## Brief
Wherever the word "with" shows up in a line, please copy that line.

## Source material
···

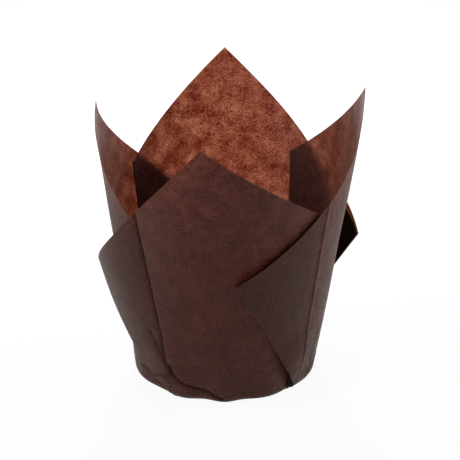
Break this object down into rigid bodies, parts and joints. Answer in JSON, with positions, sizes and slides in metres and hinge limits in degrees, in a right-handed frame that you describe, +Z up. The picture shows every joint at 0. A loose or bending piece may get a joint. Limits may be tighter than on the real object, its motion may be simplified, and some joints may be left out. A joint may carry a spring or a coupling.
{
  "type": "cupcake liner",
  "caption": "Tulip-shaped paper cupcake liner folded from one square sheet, with tall pointed petals and flat pinwheel pleats between them on a round base.",
  "frame": {"origin": "centre of the base, on its flat underside", "axes": "+Z up through the open mouth, +X towards the right petal, +Y towards the back petal, so the front petal is at -Y"},
  "size_m": [0.0736, 0.0786, 0.0814],
  "materials": {
    "paper": "matt brown greaseproof paper, mottled, with a faint sheen"
  },
  "bodies": {
    "root": {"liner": "paper"}
  },
  "joints": []
}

···

## Task output
Break this object down into rigid bodies, parts and joints. Answer in JSON, with positions, sizes and slides in metres and hinge limits in degrees, in a right-handed frame that you describe, +Z up. The picture shows every joint at 0. A loose or bending piece may get a joint. Limits may be tighter than on the real object, its motion may be simplified, and some joints may be left out. A joint may carry a spring or a coupling.
  "caption": "Tulip-shaped paper cupcake liner folded from one square sheet, with tall pointed petals and flat pinwheel pleats between them on a round base.",
    "paper": "matt brown greaseproof paper, mottled, with a faint sheen"